Most countries want to leave the US Dollar system and move back to the gold standard and this is getting the US to panick and for countries like Zimbabwe to start that race they are feeling like they are losing the war on currency war.
BRICS countries are creating their own currency and it will be gold backed and that will hurt the American dollar as it was used to be the main trading currency of the world. Even Saudi Arabia wants out if the Petrol Dollar deal, so they are not warning us they want us to remain in that trap where they control or finances as Africans and make us power and dependent on them and yet we have the resources and they do
Guys did anyone notice Econet data was working last night without recharging
Yeah, I think the engineers were busy debugging network connectivity issues. They should do that more often.

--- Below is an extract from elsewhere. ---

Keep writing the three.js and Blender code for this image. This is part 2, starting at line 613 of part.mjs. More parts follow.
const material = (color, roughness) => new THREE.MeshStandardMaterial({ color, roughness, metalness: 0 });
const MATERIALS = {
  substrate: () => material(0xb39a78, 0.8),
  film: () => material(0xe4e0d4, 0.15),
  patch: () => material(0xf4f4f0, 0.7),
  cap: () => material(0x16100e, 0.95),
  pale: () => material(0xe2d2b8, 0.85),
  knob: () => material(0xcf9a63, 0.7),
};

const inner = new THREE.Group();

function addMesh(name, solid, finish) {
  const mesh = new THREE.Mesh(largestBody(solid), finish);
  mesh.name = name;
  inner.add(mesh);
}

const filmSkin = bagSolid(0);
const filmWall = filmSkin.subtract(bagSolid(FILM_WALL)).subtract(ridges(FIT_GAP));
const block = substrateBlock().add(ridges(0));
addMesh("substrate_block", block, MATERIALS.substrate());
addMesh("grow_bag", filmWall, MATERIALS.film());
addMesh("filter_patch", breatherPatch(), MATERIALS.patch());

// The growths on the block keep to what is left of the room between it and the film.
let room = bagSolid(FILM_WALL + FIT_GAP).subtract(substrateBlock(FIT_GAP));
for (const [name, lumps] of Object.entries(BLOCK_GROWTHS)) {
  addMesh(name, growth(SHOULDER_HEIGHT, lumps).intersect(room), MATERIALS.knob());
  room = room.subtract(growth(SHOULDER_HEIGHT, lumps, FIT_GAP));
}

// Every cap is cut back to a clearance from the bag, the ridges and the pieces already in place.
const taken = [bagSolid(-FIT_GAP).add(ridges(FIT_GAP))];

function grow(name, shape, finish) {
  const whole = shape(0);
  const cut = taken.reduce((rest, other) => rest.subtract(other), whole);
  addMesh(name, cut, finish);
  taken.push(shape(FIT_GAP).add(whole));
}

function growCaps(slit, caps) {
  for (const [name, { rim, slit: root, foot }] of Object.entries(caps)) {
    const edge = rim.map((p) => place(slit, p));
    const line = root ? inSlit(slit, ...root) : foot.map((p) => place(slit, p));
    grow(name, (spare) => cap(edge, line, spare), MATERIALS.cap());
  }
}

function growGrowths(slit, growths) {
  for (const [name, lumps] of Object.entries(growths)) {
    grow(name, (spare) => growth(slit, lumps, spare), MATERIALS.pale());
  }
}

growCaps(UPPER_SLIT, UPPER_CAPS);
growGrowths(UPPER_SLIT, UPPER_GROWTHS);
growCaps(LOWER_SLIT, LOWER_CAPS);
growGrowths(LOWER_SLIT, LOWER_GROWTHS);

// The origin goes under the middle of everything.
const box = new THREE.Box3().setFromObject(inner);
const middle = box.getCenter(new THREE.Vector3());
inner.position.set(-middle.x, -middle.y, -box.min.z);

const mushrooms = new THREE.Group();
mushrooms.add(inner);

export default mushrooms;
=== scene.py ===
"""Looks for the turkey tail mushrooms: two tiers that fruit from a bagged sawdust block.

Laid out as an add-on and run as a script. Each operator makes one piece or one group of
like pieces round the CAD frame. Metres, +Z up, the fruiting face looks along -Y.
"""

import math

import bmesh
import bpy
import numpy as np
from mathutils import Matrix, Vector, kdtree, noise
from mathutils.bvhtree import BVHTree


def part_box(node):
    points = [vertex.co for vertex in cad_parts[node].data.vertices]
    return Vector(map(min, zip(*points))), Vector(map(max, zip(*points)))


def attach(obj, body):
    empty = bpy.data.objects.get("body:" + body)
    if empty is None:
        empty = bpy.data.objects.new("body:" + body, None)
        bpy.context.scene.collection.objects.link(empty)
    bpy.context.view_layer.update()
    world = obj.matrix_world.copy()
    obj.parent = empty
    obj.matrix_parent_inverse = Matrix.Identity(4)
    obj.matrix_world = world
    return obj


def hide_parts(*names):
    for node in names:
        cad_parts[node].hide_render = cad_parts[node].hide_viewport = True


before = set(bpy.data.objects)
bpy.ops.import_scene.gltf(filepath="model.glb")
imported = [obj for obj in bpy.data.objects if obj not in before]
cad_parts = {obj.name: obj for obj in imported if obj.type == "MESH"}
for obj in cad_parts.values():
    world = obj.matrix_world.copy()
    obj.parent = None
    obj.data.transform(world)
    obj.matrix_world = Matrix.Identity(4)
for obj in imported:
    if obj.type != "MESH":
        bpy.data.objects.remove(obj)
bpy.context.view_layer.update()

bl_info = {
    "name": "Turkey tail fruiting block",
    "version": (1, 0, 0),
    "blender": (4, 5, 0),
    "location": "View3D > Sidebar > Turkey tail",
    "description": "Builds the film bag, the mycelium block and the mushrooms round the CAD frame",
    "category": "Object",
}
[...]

I told you, the drums beat differently but the message is the same.
The comment by IMF was very generic. Can someone give me an example where IMF and the Worldbank have intervened successfully in the developing countries. Kindly provide the scenario before the intervention and after the intervention as well as the prescription given to result in the success. I feel these guys are full of hot air and we overate them. Any prescription is effective for the scenario it was developed. Unconventional problems can not be solved by conventional solution…that’s why they are unconventional in the 1st place. Zimbabwe is facing unconventional challenges and we are writing our own piece of economic history. I stand to be proved otherwise.